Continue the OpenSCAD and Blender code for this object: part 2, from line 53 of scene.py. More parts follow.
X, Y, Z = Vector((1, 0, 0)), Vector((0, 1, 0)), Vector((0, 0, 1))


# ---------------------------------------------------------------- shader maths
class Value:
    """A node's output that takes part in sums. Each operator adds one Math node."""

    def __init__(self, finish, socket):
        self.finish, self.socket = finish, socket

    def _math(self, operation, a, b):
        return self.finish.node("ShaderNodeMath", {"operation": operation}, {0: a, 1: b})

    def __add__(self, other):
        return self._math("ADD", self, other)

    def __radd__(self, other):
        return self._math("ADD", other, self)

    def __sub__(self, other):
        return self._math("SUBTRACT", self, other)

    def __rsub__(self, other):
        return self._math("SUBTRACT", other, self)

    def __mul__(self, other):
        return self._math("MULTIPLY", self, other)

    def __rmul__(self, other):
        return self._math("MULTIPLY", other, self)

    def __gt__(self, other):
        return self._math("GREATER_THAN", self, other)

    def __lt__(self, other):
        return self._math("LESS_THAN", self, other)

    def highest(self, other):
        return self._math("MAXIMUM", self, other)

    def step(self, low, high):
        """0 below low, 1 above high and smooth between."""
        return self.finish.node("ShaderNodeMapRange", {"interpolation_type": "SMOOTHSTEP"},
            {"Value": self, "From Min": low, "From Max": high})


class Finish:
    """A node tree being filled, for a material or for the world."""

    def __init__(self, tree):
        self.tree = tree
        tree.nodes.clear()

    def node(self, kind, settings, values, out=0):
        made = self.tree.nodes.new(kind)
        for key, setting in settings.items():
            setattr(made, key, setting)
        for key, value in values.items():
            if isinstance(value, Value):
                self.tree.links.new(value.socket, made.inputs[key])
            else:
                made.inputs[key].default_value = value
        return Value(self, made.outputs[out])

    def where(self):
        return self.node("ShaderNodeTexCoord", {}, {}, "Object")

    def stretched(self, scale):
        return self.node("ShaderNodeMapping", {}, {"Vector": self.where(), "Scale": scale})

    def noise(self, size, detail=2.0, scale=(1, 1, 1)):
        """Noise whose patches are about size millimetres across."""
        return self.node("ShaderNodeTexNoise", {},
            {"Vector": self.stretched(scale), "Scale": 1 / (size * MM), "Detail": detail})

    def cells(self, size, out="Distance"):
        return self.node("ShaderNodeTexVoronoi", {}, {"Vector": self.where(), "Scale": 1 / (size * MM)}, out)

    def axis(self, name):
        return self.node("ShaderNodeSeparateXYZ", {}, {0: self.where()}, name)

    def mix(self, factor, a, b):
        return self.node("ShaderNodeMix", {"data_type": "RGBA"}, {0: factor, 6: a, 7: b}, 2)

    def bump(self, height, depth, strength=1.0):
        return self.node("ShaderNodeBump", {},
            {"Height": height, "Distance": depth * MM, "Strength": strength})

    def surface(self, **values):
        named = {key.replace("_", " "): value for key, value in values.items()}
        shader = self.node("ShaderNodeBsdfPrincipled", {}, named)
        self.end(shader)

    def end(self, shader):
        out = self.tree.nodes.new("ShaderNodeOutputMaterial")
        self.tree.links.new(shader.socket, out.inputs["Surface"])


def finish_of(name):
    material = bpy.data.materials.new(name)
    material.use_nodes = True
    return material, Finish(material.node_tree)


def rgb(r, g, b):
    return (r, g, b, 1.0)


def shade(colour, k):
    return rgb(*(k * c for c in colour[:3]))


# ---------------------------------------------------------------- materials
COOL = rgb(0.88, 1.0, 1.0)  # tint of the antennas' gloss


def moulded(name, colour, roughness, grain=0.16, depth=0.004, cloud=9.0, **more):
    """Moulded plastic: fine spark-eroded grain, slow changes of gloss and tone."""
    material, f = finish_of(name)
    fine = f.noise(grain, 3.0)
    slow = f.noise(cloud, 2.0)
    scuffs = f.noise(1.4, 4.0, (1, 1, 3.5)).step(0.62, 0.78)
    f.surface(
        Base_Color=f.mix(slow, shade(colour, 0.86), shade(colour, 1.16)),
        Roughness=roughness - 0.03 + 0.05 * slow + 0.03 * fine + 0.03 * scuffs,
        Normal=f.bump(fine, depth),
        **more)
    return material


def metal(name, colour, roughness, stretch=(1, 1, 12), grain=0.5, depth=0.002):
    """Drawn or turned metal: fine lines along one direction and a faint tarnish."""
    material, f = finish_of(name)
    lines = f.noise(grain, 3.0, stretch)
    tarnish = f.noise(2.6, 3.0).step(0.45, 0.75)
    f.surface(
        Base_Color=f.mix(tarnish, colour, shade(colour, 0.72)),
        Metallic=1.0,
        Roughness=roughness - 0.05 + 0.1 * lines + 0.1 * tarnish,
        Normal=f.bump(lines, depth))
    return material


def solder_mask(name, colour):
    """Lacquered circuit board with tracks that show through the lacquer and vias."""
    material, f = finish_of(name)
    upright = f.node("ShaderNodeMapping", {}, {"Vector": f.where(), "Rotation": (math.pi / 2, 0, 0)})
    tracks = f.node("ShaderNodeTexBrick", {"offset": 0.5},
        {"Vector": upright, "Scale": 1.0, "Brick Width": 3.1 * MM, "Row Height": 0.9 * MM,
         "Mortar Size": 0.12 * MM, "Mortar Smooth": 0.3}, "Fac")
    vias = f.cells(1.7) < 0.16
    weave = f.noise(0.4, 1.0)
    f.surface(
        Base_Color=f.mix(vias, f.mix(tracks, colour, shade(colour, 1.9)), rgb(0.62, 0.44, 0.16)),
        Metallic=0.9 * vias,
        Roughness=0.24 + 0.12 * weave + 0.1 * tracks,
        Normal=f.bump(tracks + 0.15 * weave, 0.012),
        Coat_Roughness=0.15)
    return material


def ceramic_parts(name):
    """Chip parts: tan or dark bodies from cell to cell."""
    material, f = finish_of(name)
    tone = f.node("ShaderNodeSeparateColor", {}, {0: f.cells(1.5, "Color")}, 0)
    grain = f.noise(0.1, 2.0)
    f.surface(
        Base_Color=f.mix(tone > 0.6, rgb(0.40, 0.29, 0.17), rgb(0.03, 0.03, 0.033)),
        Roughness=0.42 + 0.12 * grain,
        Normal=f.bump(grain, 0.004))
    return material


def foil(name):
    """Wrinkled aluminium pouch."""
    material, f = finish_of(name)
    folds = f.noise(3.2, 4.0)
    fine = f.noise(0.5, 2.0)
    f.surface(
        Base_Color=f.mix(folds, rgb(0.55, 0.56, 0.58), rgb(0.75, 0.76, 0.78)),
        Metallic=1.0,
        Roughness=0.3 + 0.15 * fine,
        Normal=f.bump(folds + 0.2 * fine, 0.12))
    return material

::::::

-- The exercise --
In the listing above, please print only the lines from the first one to the line where "tree.nodes.clear()" appears, exactly as written, both of those lines included.

-- Response --
Continue the OpenSCAD and Blender code for this object: part 2, from line 53 of scene.py. More parts follow.
X, Y, Z = Vector((1, 0, 0)), Vector((0, 1, 0)), Vector((0, 0, 1))


# ---------------------------------------------------------------- shader maths
class Value:
    """A node's output that takes part in sums. Each operator adds one Math node."""

    def __init__(self, finish, socket):
        self.finish, self.socket = finish, socket

    def _math(self, operation, a, b):
        return self.finish.node("ShaderNodeMath", {"operation": operation}, {0: a, 1: b})

    def __add__(self, other):
        return self._math("ADD", self, other)

    def __radd__(self, other):
        return self._math("ADD", other, self)

    def __sub__(self, other):
        return self._math("SUBTRACT", self, other)

    def __rsub__(self, other):
        return self._math("SUBTRACT", other, self)

    def __mul__(self, other):
        return self._math("MULTIPLY", self, other)

    def __rmul__(self, other):
        return self._math("MULTIPLY", other, self)

    def __gt__(self, other):
        return self._math("GREATER_THAN", self, other)

    def __lt__(self, other):
        return self._math("LESS_THAN", self, other)

    def highest(self, other):
        return self._math("MAXIMUM", self, other)

    def step(self, low, high):
        """0 below low, 1 above high and smooth between."""
        return self.finish.node("ShaderNodeMapRange", {"interpolation_type": "SMOOTHSTEP"},
            {"Value": self, "From Min": low, "From Max": high})


class Finish:
    """A node tree being filled, for a material or for the world."""

    def __init__(self, tree):
        self.tree = tree
        tree.nodes.clear()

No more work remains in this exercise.